Strichen is a small village lying at the foot of Mormond Hill, maybe 45 miles north of Aberdeen. Norman Buchan volunteers "The great singing area outside the Gaelic-speaking area is, of course, Aberdeenshire... their love songs are never of gushing sentimentality… they are direct, simple, and with a strength of narrative line or with an underlying humorous irony which banished any sentimentality." This characteristic song from the Buchan countryside is well known in folk-circles worldwide. It tells the story of a rejected but defiant love who doesn't waste much time grieving over misfortune, seeming determined, instead, to erase the memory of her old love with the attentions of a new one. Gavin Greig took such great delight in the song when he first heard it that he included it in his serial story "Logie o' Buchan", and gave it pride of place in the first of his weekly articles in the "Buchan Observer" in December 1907. We learned (boosted) this song from the singing of Richelle Basgall.

Lyrics

As I went down by Strichen town I heard a fair maid mourning, and she was making a sore complaint for her truelove never returning.

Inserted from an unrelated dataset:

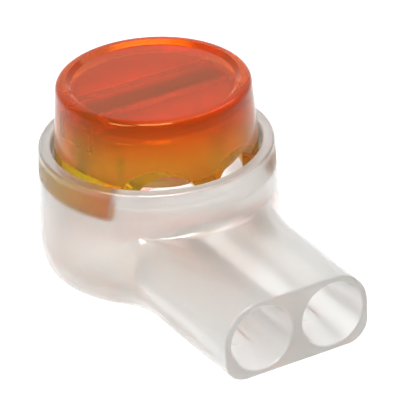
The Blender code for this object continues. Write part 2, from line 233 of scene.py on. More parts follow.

Fare ye well, ye Mormond Braes, where oft-times I've been cheery. Fare ye well, ye Mormond Braes, for it's there I lost my dearie.

There's many a good fish into the sea as ever yet was taken, so I'll cast my net and try again for I'm only once forsaken.

Fare ye well, ye Mormond Braes, &c

There's many a horse has snappert and fa'n, and risen again fu' rarely. There's many a lass has lost her lad and gotten another right early.

Fare ye well, ye Mormond Braes, &c

So I'll put on my gown of green - a sad forsaken token. And that will let the young lads know that the bonds of love are broken.

Fare ye well, ye Mormond Braes, &c

So I'll go back to Strichen toon, where I was bred and born in. And there I'll find another fine lad to marry me in the morning.